On Thu, 13 Jan 2022 at 12:15, Hannes Frederic Sowa
<> wrote:
> Hello,
> On 13.01.22 00:31, Jason A. Donenfeld wrote:
> > On 1/13/22, Toke Høiland-Jørgensen <> wrote:
> >> However, if we make this change, systems setting a stable_secret and
> >> using addr_gen_mode 2 or 3 will come up with a completely different
> >> address after a kernel upgrade. Which would be bad for any operator
> >> expecting to be able to find their machine again after a reboot,
> >> especially if it is accessed remotely.
> >>
> >> I haven't ever used this feature myself, though, or seen it in use. So I
> >> don't know if this is purely a theoretical concern, or if the
> >> stable_address feature is actually used in this way in practice. If it
> >> is, I guess the switch would have to be opt-in, which kinda defeats the
> >> purpose, no (i.e., we'd have to keep the SHA1 code around
> Yes, it is hard to tell if such a change would have real world impact
> due to not knowing its actual usage in the field - but I would avoid
> such a change. The reason for this standard is to have stable addresses
> across reboots. The standard is widely used but most servers or desktops
> might get their stable privacy addresses being generated by user space
> network management systems (NetworkManager/networkd) nowadays. I would
> guess it could be used in embedded installations.
> The impact of this change could be annoying though: users could suddenly
> lose connectivity due to e.g. changes to the default gateway after an
> upgrade.
> > I'm not even so sure that's true. That was my worry at first, but
> > actually, looking at this more closely, DAD means that the address can
> > be changed anyway - a byte counter is hashed in - so there's no
> > gurantee there.
> The duplicate address detection counter is a way to merely provide basic
> network connectivity in case of duplicate addresses on the network
> (maybe some kind misconfiguration or L2 attack). Such detected addresses
> would show up in the kernel log and an administrator should investigate
> and clean up the situation. Afterwards bringing the interface down and
> up again should revert the interface to its initial (dad_counter == 0)
> address.
> > There's also the other aspect that open coding sha1_transform like
> > this and prepending it with the secret (rather than a better
> > construction) isn't so great... Take a look at the latest version of
> > this in my branch to see a really nice simplification and security
> > improvement:
> >
> >
> All in all, I consider the hash produced here as being part of uAPI
> unfortunately and thus cannot be changed. It is unfortunate that it
> can't easily be improved (I assume a separate mode for this is not
> reasonable). The patches definitely look like a nice cleanup.
> Would this be the only user of sha_transform left?
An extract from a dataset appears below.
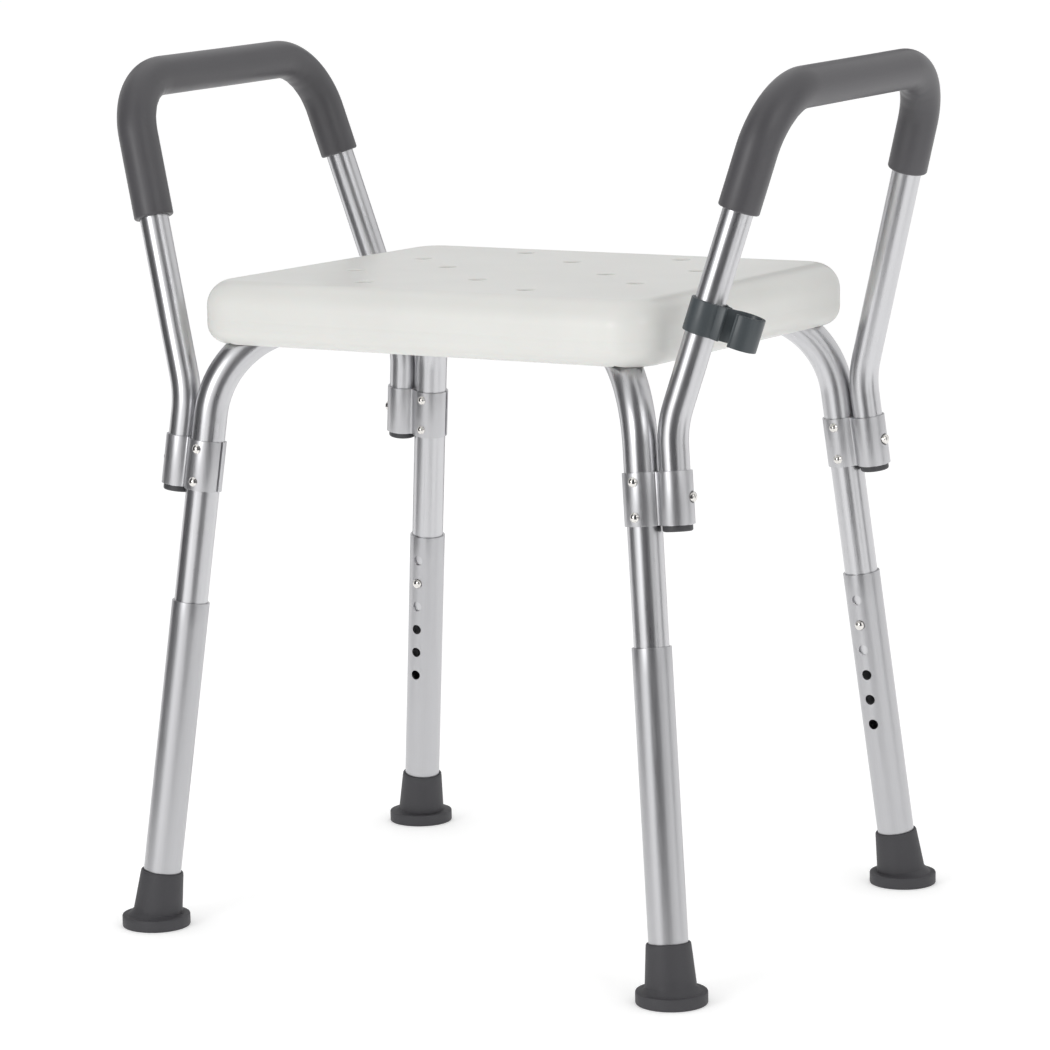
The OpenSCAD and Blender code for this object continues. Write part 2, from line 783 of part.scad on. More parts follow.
seat();
leg_frame_a();
leg_frame_b();
cross_rivet();
seat_screws();
seat_washers();
seat_inserts();
color(sleeve_colour) bracket(FL);  // bracket_fl
color(sleeve_colour) bracket(FR);  // bracket_fr
color(sleeve_colour) bracket(RL);  // bracket_rl
color(sleeve_colour) bracket(RR);  // bracket_rr
bracket_rivets();
arm_tube(-1);  // arm_tube_left
arm_tube(1);  // arm_tube_right
arm_grip(-1);  // arm_grip_left
arm_grip(1);  // arm_grip_right
arm_plugs(-1);  // arm_plugs_left
arm_plugs(1);  // arm_plugs_right
arm_springs(-1);  // arm_springs_left
arm_springs(1);  // arm_springs_right
arm_button(FL);  // arm_button_fl
arm_button(FR);  // arm_button_fr
arm_button(RL);  // arm_button_rl
arm_button(RR);  // arm_button_rr
lower_leg(FL);  // lower_leg_fl
lower_leg(FR);  // lower_leg_fr
lower_leg(RL);  // lower_leg_rl
lower_leg(RR);  // lower_leg_rr
foot(FL);  // foot_fl
foot(FR);  // foot_fr
foot(RL);  // foot_rl
foot(RR);  // foot_rr
foot_washer(FL);  // foot_washer_fl
foot_washer(FR);  // foot_washer_fr
foot_washer(RL);  // foot_washer_rl
foot_washer(RR);  // foot_washer_rr
leg_button(FL);  // leg_button_fl
leg_button(FR);  // leg_button_fr
leg_button(RL);  // leg_button_rl
leg_button(RR);  // leg_button_rr
leg_springs();
hose_clip();
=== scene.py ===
import math

import bpy
import bmesh
from mathutils import Matrix, Vector, noise


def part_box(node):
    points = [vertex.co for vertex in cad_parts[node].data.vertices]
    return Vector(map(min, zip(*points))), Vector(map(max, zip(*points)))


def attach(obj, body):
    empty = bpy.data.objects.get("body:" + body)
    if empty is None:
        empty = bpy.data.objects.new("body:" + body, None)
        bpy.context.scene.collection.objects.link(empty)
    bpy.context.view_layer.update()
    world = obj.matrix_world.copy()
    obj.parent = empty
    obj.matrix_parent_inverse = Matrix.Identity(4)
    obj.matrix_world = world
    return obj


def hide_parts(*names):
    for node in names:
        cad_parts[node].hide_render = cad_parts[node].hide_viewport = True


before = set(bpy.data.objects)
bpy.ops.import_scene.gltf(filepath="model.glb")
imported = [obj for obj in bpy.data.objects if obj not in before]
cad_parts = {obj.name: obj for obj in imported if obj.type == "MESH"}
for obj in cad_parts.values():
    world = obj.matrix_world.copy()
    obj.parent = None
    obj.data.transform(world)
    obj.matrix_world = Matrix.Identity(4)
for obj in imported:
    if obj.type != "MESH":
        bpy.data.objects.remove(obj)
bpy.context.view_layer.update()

MM = 0.001
Z = Vector((0, 0, 1))
CORNERS = {"fl": (-1, -1), "fr": (1, -1), "rl": (-1, 1), "rr": (1, 1)}

# ---------------------------------------------------------------- camera

CAMERA_TARGET = Vector((-0.1486, 0.2409, 0.251))
CAMERA_AZIMUTH = math.radians(30.92)
CAMERA_ELEVATION = math.radians(9.49)
CAMERA_ROLL = math.radians(-0.847)
CAMERA_DISTANCE = 3.3237
CAMERA_LENS = 135.86
CAMERA_SENSOR = 36
CAMERA_REACH = 200


def add_camera():
    flat = math.cos(CAMERA_ELEVATION)
    back = Vector((math.sin(CAMERA_AZIMUTH) * flat, -math.cos(CAMERA_AZIMUTH) * flat,
                   math.sin(CAMERA_ELEVATION)))
    level = (-back).cross(Z).normalized()
    upright = level.cross(-back)
    right = math.cos(CAMERA_ROLL) * level + math.sin(CAMERA_ROLL) * upright
    up = -math.sin(CAMERA_ROLL) * level + math.cos(CAMERA_ROLL) * upright
    data = bpy.data.cameras.new("camera")
    data.lens = CAMERA_LENS
    data.sensor_width = CAMERA_SENSOR
    data.clip_end = CAMERA_REACH
    camera = bpy.data.objects.new("camera", data)
    bpy.context.scene.collection.objects.link(camera)
    turn = Matrix((right, up, back)).transposed().to_4x4()
    camera.matrix_world = Matrix.Translation(CAMERA_TARGET + back * CAMERA_DISTANCE) @ turn
    bpy.context.scene.camera = camera


# ---------------------------------------------------------------- materials


class Nodes:
    """A new material's node tree, with short ways to add and join nodes."""

    def __init__(self, name):
        self.material = bpy.data.materials.new(name)
        self.material.use_nodes = True
        self.tree = self.material.node_tree
        self.tree.nodes.clear()
        self.out = self.add("OutputMaterial")
        self.shader = self.add("BsdfPrincipled")
        self.join(self.shader, "BSDF", self.out, "Surface")

    def add(self, kind, **values):
        node = self.tree.nodes.new("ShaderNode" + kind)
        for key, value in values.items():
            setattr(node, key, value)
        return node

    def join(self, a, out, b, into):
        self.tree.links.new(a.outputs[out], b.inputs[into])

    def set(self, **values):
        for key, value in values.items():
            self.shader.inputs[key.replace("_", " ")].default_value = value

    def coordinates(self, kind, scale):
        where = self.add("TexCoord")
        mapping = self.add("Mapping")
        mapping.inputs["Scale"].default_value = scale
        self.join(where, kind, mapping, "Vector")
        return mapping

    def noise(self, mapping, scale, detail=4.0, rough=0.55):
        node = self.add("TexNoise")
        node.inputs["Scale"].default_value = scale
        node.inputs["Detail"].default_value = detail
        node.inputs["Roughness"].default_value = rough
        self.join(mapping, "Vector", node, "Vector")
        return node

    def spread(self, source, low, high, at=(0.3, 0.7)):
        node = self.add("MapRange")
        node.inputs["From Min"].default_value = at[0]
        node.inputs["From Max"].default_value = at[1]
        node.inputs["To Min"].default_value = low
        node.inputs["To Max"].default_value = high
        self.join(source, 0, node, "Value")
        return node

    def tint(self, source, dark, light, at=(0.3, 0.7)):
        node = self.add("ValToRGB")
        ramp = node.color_ramp
        ramp.elements[0].position, ramp.elements[1].position = at
        ramp.elements[0].color = (*dark, 1)
        ramp.elements[1].color = (*light, 1)
        self.join(source, 0, node, "Fac")
        self.join(node, "Color", self.shader, "Base Color")
        return node

    def bump(self, source, height, strength=1.0, under=None):
        node = self.add("Bump")
        node.inputs["Distance"].default_value = height
        node.inputs["Strength"].default_value = strength
        self.join(source, 0, node, "Height")
        if under:
            self.join(under, "Normal", node, "Normal")
        self.join(node, "Normal", self.shader, "Normal")
        return node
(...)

The question is not whether but when we can/will change this.

SHA-1 is broken and should be removed at *some* point, so unless the
feature itself is going to be obsolete, its implementation will need
to switch to a PRF that fulfils the requirements in RFC7217 once SHA-1
ceases to do so.

And I should also point out that the current implementation does not
even use SHA-1 correctly, as it omits the finalization step. This may
or may not matter in practice, but it deviates from crypto best
practices, as well as from RFC7217

I already pointed out to Jason (in private) that the PRF does not need
to be based on a cryptographic hash, so as far as I can tell, siphash
would be a suitable candidate here as well, and I already switched the
TCP fastopen code to that in the past. But SHA-1 definitely has to go.